EXERCISE GOAL: Using the data below, return the stretch from the line that contains "for name, piece" through the line that contains "Vector(map(max, high, point))", both included, exactly as it stands and nothing beyond it.

-- BEGIN EXERCISE MATERIAL --

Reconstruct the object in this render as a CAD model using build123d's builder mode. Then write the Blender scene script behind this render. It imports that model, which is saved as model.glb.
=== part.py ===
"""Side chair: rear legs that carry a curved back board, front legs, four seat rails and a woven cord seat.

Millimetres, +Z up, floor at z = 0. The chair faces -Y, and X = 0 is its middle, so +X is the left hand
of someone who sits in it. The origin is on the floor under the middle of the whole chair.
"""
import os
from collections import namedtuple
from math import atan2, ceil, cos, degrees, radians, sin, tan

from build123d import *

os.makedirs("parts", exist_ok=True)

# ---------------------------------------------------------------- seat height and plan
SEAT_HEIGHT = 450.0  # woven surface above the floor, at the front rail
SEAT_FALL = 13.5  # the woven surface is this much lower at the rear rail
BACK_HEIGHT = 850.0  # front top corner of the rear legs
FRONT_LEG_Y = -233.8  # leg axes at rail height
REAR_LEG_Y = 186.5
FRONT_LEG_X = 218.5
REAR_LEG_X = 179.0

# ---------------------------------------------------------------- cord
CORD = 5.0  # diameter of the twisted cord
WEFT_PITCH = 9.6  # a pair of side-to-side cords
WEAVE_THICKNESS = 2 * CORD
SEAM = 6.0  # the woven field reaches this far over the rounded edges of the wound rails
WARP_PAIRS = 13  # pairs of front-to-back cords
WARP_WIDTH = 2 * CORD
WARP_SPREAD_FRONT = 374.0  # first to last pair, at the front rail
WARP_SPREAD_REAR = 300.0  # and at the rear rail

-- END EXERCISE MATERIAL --
-- BEGIN EXERCISE MATERIAL --

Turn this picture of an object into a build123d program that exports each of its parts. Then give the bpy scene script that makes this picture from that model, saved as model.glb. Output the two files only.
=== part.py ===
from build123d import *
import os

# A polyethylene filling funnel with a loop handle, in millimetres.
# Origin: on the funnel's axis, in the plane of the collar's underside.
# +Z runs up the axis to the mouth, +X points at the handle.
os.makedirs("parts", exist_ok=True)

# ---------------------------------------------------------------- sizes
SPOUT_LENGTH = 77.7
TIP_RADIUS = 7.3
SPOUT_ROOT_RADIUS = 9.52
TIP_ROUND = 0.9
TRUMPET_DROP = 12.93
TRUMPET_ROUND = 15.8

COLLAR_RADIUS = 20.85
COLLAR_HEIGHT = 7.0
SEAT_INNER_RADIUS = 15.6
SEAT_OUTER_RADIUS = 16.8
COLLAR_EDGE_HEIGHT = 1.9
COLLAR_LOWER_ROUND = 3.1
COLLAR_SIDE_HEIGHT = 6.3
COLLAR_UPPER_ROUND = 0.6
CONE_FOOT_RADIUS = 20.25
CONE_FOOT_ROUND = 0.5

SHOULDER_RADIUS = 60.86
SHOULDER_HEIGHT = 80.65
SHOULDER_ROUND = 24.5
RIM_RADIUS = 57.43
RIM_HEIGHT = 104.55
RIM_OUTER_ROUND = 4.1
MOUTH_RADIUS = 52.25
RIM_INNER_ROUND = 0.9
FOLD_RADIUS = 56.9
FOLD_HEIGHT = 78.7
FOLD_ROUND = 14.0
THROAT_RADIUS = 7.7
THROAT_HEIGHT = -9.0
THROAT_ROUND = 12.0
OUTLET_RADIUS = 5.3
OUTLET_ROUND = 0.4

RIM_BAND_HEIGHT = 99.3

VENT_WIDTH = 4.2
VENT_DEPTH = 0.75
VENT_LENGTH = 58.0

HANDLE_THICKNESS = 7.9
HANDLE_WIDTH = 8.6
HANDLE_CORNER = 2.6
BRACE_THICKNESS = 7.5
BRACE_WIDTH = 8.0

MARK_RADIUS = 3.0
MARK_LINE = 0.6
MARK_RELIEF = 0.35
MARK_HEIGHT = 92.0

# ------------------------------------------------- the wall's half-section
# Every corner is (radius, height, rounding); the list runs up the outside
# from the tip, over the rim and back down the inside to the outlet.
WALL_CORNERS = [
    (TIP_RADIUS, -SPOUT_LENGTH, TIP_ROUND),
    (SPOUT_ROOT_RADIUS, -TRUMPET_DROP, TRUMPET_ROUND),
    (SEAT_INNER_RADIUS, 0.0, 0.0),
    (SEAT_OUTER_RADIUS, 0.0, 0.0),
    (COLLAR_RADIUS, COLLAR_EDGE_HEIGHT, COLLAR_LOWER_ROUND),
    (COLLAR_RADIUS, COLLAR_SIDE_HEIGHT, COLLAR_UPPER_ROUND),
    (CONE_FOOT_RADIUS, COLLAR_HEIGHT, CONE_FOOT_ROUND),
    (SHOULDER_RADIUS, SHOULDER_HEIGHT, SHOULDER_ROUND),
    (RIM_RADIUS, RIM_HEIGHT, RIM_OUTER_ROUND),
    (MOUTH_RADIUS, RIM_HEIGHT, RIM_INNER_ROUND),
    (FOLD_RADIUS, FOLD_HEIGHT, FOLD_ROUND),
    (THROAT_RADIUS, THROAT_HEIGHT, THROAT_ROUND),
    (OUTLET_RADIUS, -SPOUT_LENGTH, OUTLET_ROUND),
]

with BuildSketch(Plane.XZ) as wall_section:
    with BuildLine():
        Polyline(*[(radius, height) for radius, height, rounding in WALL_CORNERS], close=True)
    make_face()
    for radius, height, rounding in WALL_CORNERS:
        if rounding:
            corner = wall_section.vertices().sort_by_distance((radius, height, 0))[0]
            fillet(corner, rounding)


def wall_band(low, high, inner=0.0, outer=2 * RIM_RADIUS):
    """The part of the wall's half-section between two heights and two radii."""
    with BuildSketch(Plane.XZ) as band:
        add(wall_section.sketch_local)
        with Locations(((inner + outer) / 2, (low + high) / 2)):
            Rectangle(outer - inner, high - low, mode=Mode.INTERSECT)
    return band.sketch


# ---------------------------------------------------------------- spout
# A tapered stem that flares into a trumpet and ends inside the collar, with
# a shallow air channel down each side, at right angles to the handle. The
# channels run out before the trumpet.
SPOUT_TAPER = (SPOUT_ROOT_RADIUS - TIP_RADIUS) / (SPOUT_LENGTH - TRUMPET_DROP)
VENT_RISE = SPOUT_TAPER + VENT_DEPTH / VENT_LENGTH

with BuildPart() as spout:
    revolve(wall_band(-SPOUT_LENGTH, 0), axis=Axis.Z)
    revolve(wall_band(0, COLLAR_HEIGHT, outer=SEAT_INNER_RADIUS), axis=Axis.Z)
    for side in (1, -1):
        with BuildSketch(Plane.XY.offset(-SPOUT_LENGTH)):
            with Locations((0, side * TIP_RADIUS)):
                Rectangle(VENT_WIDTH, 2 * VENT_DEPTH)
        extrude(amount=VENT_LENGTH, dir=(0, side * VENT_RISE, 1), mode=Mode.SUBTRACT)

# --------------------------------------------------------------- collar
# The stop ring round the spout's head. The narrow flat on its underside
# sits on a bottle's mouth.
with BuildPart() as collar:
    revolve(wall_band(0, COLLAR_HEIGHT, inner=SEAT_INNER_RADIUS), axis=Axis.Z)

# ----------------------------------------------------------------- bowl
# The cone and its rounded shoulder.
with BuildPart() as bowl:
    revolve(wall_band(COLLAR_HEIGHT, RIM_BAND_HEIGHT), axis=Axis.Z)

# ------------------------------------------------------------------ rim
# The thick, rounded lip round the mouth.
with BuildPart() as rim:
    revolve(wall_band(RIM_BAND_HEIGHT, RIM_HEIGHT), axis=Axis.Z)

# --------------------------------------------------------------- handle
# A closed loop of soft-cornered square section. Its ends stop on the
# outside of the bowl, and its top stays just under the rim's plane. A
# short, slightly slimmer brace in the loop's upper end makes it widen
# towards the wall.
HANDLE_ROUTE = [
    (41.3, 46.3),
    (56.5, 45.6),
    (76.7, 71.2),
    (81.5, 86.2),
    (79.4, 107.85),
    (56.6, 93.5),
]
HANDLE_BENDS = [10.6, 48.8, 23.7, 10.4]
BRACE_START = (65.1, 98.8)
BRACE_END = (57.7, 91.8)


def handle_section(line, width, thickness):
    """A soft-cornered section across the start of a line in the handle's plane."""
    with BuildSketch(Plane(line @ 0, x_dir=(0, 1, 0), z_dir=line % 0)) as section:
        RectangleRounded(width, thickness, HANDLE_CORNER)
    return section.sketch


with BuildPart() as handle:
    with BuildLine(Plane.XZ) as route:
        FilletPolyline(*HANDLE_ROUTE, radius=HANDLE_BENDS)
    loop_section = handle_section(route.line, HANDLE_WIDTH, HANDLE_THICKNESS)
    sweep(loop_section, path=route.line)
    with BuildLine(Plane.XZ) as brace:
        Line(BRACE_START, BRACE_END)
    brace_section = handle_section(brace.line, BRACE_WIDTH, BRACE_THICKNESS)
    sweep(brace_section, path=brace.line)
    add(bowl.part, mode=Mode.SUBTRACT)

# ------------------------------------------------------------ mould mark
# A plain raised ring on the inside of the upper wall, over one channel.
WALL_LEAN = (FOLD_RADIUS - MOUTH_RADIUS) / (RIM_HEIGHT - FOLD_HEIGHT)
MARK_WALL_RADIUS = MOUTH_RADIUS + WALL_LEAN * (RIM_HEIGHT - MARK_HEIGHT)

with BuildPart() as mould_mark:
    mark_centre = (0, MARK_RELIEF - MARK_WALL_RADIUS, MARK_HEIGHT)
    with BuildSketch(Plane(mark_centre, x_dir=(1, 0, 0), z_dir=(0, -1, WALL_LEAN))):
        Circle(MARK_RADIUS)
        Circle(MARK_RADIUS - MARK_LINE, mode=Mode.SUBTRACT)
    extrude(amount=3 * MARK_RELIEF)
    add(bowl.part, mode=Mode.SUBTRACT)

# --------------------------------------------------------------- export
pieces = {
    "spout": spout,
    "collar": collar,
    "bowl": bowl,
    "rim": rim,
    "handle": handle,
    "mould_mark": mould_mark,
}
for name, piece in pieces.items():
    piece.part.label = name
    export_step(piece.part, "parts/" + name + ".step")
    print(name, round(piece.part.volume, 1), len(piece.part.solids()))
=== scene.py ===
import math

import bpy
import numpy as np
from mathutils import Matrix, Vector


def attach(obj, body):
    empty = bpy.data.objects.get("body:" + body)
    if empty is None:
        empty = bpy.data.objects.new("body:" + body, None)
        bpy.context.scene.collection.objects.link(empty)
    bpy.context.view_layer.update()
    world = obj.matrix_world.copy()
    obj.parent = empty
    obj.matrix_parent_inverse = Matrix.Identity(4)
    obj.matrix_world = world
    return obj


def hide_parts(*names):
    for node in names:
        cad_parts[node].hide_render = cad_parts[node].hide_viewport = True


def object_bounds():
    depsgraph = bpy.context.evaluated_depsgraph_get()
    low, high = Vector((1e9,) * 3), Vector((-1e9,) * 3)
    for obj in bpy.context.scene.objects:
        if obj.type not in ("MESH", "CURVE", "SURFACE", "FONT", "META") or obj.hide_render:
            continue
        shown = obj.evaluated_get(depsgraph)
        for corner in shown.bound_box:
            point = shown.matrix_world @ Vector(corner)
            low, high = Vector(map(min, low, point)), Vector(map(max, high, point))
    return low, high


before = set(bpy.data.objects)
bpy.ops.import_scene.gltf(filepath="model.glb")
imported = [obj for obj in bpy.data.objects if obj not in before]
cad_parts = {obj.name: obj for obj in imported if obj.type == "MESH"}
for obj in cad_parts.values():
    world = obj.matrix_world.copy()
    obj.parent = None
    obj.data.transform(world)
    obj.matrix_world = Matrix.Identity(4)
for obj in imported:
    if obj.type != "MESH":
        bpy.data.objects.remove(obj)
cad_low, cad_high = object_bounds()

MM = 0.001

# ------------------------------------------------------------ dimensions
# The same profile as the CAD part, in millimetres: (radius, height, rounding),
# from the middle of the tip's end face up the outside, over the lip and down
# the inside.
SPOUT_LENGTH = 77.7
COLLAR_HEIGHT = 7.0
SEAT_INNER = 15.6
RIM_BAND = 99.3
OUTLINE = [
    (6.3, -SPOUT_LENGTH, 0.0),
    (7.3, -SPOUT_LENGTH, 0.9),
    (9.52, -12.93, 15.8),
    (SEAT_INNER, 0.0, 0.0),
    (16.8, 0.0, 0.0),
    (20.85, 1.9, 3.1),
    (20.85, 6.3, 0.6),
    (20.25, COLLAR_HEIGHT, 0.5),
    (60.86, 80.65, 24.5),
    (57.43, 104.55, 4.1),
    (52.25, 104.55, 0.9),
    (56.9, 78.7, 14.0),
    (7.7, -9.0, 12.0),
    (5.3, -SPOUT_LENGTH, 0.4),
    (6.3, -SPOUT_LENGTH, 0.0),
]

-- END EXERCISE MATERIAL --
-- BEGIN EXERCISE MATERIAL --

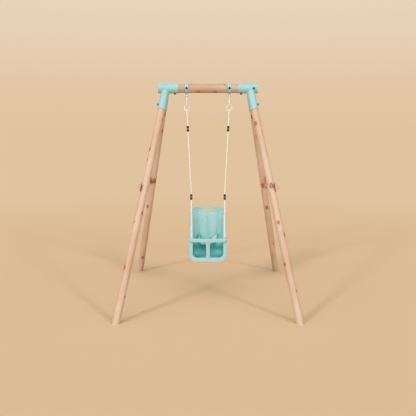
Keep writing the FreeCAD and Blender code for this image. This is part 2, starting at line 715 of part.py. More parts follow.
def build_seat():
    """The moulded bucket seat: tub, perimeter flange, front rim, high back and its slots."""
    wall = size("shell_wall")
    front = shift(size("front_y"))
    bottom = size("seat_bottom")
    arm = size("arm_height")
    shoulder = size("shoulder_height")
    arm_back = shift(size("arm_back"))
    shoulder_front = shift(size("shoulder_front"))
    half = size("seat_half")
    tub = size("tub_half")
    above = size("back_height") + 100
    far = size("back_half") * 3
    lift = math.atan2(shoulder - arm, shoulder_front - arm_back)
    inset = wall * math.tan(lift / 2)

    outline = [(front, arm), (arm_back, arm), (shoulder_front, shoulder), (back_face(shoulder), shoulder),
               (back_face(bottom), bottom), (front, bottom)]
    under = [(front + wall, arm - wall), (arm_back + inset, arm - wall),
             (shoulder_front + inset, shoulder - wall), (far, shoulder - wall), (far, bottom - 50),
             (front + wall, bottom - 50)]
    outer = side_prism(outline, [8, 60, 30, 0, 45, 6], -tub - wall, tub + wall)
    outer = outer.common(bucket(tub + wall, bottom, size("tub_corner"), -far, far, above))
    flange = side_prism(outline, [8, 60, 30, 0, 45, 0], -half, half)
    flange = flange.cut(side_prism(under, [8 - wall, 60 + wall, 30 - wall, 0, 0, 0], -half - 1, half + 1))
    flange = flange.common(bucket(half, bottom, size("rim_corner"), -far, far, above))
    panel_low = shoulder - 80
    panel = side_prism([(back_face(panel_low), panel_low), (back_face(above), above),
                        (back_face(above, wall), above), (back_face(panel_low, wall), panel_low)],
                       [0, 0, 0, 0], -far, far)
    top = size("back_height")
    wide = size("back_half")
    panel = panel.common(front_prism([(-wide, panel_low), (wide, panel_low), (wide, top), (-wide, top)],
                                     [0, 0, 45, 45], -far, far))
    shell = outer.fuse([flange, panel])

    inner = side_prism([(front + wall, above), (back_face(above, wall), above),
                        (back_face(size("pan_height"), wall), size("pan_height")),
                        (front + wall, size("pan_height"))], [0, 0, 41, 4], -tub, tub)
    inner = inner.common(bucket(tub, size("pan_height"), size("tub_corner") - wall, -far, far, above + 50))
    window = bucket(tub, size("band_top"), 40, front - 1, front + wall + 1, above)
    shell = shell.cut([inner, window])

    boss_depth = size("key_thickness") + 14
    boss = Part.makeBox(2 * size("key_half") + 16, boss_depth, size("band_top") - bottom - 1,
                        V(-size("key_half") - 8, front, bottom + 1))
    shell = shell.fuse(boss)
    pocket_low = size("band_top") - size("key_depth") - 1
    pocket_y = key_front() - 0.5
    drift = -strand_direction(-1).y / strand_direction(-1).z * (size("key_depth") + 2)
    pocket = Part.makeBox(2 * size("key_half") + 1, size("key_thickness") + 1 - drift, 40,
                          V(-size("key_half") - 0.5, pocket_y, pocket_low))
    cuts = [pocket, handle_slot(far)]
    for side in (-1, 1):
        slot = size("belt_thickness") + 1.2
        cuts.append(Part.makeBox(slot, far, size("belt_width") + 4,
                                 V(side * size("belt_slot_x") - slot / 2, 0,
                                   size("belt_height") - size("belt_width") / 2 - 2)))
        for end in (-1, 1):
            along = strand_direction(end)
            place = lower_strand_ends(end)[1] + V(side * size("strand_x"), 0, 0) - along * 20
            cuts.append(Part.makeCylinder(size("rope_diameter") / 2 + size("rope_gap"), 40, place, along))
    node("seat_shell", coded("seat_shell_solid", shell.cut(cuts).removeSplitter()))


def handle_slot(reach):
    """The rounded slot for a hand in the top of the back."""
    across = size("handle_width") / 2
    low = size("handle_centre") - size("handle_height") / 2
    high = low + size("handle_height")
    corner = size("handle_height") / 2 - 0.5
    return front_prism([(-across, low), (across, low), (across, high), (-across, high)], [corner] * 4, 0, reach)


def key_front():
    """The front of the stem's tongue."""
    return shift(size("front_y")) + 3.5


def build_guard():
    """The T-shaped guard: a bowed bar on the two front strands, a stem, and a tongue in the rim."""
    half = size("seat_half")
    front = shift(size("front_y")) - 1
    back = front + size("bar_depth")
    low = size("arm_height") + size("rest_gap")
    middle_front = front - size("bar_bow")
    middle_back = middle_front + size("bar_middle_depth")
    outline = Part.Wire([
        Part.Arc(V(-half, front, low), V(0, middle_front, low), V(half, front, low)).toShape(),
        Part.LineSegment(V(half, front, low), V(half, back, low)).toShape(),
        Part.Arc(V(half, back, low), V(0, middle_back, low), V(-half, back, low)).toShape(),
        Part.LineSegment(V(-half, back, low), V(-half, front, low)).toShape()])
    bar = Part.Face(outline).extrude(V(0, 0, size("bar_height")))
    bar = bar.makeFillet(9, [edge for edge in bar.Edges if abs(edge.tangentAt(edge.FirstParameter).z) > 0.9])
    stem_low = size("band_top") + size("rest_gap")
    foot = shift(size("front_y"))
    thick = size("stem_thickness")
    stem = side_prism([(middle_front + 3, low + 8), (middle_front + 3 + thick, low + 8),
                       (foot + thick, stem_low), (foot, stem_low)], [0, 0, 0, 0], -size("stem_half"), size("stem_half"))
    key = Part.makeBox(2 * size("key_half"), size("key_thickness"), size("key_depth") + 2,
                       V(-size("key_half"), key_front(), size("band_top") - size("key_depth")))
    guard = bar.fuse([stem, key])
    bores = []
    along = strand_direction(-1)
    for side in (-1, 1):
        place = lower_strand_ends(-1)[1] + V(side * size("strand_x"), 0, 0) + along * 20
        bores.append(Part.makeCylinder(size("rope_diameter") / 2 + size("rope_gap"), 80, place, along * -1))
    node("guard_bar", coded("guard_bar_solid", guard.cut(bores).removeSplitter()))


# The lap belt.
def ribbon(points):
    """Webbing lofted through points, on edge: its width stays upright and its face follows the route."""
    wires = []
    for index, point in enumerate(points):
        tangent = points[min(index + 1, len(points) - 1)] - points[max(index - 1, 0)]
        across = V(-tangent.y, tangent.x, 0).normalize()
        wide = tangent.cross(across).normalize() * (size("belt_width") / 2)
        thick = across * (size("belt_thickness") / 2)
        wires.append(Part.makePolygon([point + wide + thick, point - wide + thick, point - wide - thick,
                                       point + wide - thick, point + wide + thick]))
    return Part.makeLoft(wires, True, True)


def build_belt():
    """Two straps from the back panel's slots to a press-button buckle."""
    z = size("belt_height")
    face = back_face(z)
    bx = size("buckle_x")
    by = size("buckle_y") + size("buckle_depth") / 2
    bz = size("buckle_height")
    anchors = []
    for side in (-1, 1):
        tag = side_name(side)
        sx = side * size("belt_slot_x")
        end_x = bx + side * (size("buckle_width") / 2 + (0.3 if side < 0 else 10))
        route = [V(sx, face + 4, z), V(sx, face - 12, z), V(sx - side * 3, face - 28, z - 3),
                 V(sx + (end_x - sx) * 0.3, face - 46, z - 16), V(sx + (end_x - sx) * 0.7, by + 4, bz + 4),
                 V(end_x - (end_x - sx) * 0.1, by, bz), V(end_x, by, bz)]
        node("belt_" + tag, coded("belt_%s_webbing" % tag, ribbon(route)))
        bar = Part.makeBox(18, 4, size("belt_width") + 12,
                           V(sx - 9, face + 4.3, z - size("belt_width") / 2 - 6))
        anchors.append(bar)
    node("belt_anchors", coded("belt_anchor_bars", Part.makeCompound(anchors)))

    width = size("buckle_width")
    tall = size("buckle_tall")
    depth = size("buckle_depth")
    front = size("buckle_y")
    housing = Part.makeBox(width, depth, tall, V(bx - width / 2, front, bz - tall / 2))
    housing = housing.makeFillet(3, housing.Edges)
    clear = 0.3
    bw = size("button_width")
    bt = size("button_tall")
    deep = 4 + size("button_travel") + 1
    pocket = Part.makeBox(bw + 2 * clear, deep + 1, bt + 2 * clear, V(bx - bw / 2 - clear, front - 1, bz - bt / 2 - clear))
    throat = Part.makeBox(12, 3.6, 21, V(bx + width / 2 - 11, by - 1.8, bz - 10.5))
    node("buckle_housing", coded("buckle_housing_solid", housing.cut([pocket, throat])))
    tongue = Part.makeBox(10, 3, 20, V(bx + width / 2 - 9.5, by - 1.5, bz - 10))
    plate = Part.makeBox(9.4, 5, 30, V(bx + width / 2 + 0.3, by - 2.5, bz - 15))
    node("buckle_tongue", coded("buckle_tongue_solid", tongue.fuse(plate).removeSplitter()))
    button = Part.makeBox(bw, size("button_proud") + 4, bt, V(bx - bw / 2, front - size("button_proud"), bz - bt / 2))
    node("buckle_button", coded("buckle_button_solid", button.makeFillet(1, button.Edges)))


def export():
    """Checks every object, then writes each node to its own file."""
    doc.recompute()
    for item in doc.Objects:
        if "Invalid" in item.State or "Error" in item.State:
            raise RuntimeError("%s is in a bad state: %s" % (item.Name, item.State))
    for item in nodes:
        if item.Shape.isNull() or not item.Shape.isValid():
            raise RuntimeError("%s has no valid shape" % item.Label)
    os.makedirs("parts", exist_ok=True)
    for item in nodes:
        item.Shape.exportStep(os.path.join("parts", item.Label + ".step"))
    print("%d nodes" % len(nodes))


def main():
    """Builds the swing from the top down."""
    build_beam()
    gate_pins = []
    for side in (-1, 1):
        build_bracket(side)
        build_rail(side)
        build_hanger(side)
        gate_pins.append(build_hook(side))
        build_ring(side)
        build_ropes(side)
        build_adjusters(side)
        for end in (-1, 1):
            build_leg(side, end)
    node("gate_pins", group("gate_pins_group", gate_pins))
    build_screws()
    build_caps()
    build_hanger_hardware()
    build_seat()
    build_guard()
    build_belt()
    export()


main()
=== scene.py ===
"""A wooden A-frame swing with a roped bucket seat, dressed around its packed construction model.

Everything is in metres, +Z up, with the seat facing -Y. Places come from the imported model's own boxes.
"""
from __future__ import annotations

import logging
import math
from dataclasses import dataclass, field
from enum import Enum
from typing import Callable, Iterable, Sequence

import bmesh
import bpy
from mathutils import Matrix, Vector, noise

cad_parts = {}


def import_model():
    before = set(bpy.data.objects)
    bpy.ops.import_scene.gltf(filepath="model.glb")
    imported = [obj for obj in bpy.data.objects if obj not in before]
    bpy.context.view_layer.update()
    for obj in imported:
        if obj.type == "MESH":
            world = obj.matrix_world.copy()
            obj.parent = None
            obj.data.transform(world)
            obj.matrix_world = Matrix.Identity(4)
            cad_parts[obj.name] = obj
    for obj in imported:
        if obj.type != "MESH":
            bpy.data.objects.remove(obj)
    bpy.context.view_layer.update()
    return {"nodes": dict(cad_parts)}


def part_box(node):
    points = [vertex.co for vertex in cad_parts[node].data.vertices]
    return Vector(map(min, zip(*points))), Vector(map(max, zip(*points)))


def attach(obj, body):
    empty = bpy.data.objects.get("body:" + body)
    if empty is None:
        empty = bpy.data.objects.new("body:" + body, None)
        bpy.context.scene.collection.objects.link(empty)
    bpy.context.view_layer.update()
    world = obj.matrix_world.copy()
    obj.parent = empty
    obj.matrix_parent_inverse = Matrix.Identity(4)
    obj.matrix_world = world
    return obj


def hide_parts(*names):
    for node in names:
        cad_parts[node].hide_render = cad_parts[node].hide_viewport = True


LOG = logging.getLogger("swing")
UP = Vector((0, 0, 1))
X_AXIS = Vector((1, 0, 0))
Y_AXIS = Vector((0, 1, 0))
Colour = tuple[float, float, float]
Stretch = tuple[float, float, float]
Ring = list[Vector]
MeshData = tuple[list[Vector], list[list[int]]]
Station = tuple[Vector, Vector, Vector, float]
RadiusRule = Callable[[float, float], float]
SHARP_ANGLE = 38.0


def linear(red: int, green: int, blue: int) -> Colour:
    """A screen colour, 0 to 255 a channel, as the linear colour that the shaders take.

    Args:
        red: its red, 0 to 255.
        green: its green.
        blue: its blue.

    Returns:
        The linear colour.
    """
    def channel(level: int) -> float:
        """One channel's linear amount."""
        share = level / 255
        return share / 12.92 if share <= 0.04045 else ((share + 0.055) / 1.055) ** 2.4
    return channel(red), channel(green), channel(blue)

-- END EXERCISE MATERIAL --

ANSWER TO THE TASK:
for name, piece in pieces.items():
    piece.part.label = name
    export_step(piece.part, "parts/" + name + ".step")
    print(name, round(piece.part.volume, 1), len(piece.part.solids()))
=== scene.py ===
import math

import bpy
import numpy as np
from mathutils import Matrix, Vector


def attach(obj, body):
    empty = bpy.data.objects.get("body:" + body)
    if empty is None:
        empty = bpy.data.objects.new("body:" + body, None)
        bpy.context.scene.collection.objects.link(empty)
    bpy.context.view_layer.update()
    world = obj.matrix_world.copy()
    obj.parent = empty
    obj.matrix_parent_inverse = Matrix.Identity(4)
    obj.matrix_world = world
    return obj


def hide_parts(*names):
    for node in names:
        cad_parts[node].hide_render = cad_parts[node].hide_viewport = True


def object_bounds():
    depsgraph = bpy.context.evaluated_depsgraph_get()
    low, high = Vector((1e9,) * 3), Vector((-1e9,) * 3)
    for obj in bpy.context.scene.objects:
        if obj.type not in ("MESH", "CURVE", "SURFACE", "FONT", "META") or obj.hide_render:
            continue
        shown = obj.evaluated_get(depsgraph)
        for corner in shown.bound_box:
            point = shown.matrix_world @ Vector(corner)
            low, high = Vector(map(min, low, point)), Vector(map(max, high, point))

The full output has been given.